A few number of the whole properties that still exist typically span six-floors up and can be up to 12,000sq.ft in size. These properties are known to have the capacity for swimming pools, gymnasiums, spas, media rooms and personal libraries. Whilst smaller apartments ranging from 600 to 4000 sq. ft still provide high-ceiling spaces in which to craft elegant entertaining, dining and study spaces from.

The grade II listed features of these period properties make them an interior designers dream to work with. Often owners of these properties want to update the look of their property in a way that makes it inviting and comfortable for themselves, without it feeling too cold or dated.
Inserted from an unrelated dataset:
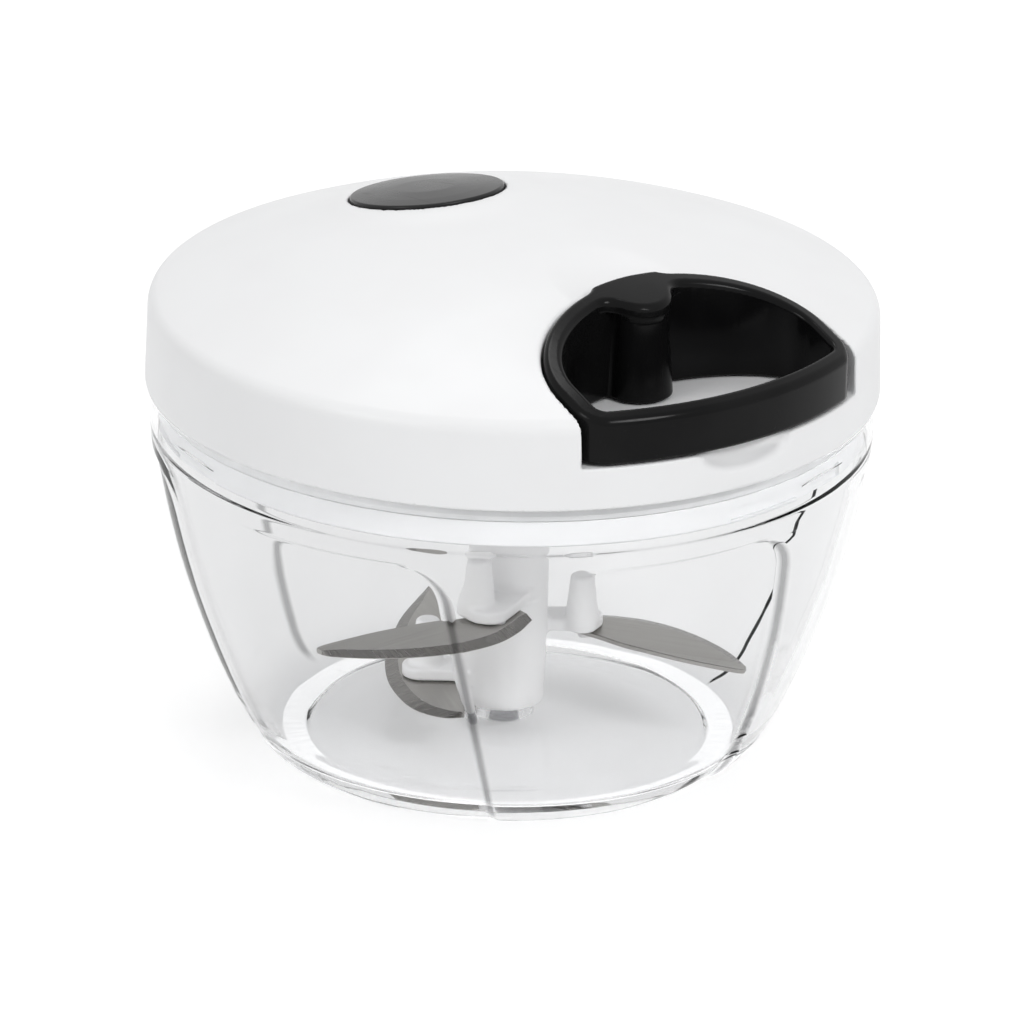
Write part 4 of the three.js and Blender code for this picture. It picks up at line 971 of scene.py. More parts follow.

There are many great examples of such modernization projects in the square.

One of the six gardens that form Eaton Square

Neigbourhood

The majority of property on the square is leased by the Duke of Westminster, Lord Grosvenor’s estate.  Where once his forebears purposely kept rents low, to entice a glamorous cocktail of the rich and famous into the area – today leaseholders tend to be captains of industry and hedge fund managers rather than Hollywood royalty. These residents are internationally minded and come and go as they please, utilizing their Belgravia address only when they are visiting London. The square is incredibly serene thanks to this pattern of behavior and the expansive gardens. It is said that when any of the residents meet each other in the street, there is an instant camaraderie and respect for ne another, because if you live at any of these addresses then one’s sure to have more in common than first appearance might suggest.